The Basics of Window Energy Ratings
If you’ve never purchased a window for your home before, you may think that they’re all the same. But the energy efficiency of the glass, frame, insulation, and glazing can vastly affect the interior temperatures of your home. That’s why the window ratings system was designed.
But not every region has the same requirements. Climate plays a big part in dictating the minimums required to achieve energy efficiency. It makes sense when you think about it: the ideal windows for hotter areas have different design features than those that do well in colder spots, and vice versa. To categorize those differences, the National Fenestration Ratings Council created several measurements, including solar heat gain coefficient, U-factor, and air leakage. Understanding these ratings will help you determine just how energy efficient a window really is, and whether or not it’s right for your area.
ENERGY STAR Certifications and NFRC Ratings
The Department of Energy created the ENERGY STAR Certification program to help consumers understand the efficiency of appliances, building materials, and other items that affect their home’s energy performance. Windows that are ENERGY STAR compliant bear that certification on their packaging and brochures.
However, the certification status relies on several ratings given to the window by the National Fenestration Ratings Council, or NFRC. The council tests various products and assigns them a rating based on several different factors. These include the amount of solar heat the window allows through the glass, the amount of heat the window allows to escape to the exterior, and the measure of how drafty the window is.
To achieve ENERGY STAR certification, the window must meet the minimum regional requirements – see if you meet the program requirements in your area by visiting the ENERGY STAR website.
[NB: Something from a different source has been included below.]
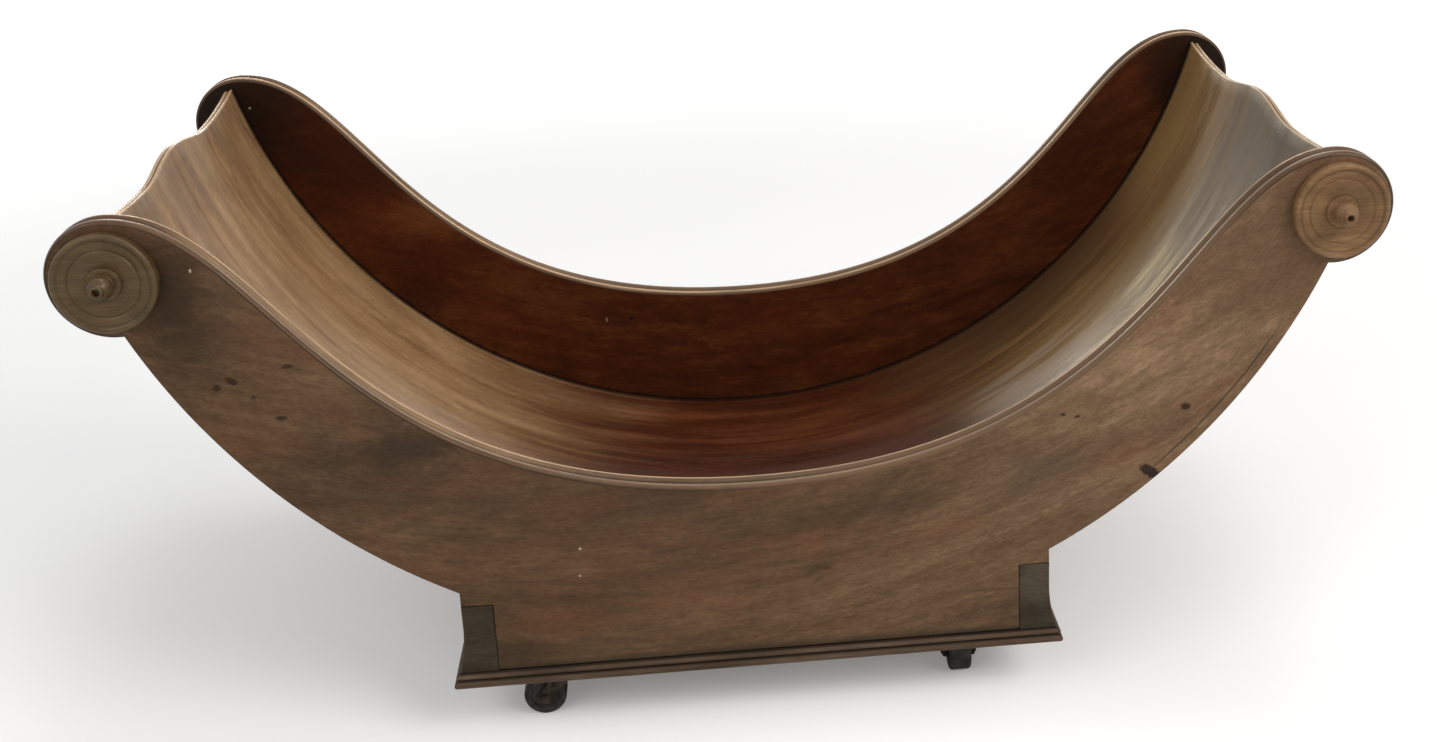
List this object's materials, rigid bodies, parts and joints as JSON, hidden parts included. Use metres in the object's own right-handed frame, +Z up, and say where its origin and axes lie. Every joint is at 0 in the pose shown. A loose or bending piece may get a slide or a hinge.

Solar Heat Gain Coefficient
A window’s solar heat gain coefficient, also known as the SHGC, indicates how much solar heat the window glazing allows into your home’s interiors. That makes it a particularly important measurement for homes in southern climates, where high solar heat gain can drive up air conditioning expenses. The lower the SHGC, the more effective the window is at blocking solar heat. In fact, if you live in the southernmost regions of the US, you’ll want to seek out a window with an SHGC of 0.25 or less.
Don’t make the mistake of thinking that every home needs a very low SHGC, however. In colder climates, a higher measurement can raise interior temperatures, making those windows helpful to offset heating costs. Keep in mind that a window must still rate below 0.40 to achieve ENERGY STAR certification, even in these colder areas.
On the other hand, a window’s U-factor is the measure of how well the window insulates your home—more specifically, how much heat is transmitted through the glass and frame. That makes it a concern for homes across the US, but particularly those in the north. Here, lower U-factor ratings can be used to offset heating costs in homes. However, in this area, they should be combined with compatible SHGC ratings, so the home can achieve the qualifying equivalent energy performance. A table with those compatible ratings can also be found on the ENERGY STAR site.
The opposite is true for homes located in southern regions—that is, a higher U-factor can be used to create air flow in the home that can help reduce cooling costs. To maintain good efficiency, however, the window’s U-factor should measure no higher than 0.40.
SHGC and U-factor have to do with heat loss and gain. However, there’s also a separate NFRC rating that indicates the amount of outside air a window allows into the home’s interior (think drafts). That measurement is known as the window’s air leakage, or AL. To achieve the ENERGY STAR rating, a window’s AL should rate no higher than 0.30 cubic feet per minute. That’s the same requirement across all regions of the country.
Understanding how windows affect the temperature of your interiors can make a real difference in your home energy costs—and help you select the best windows for your climate and savings goals.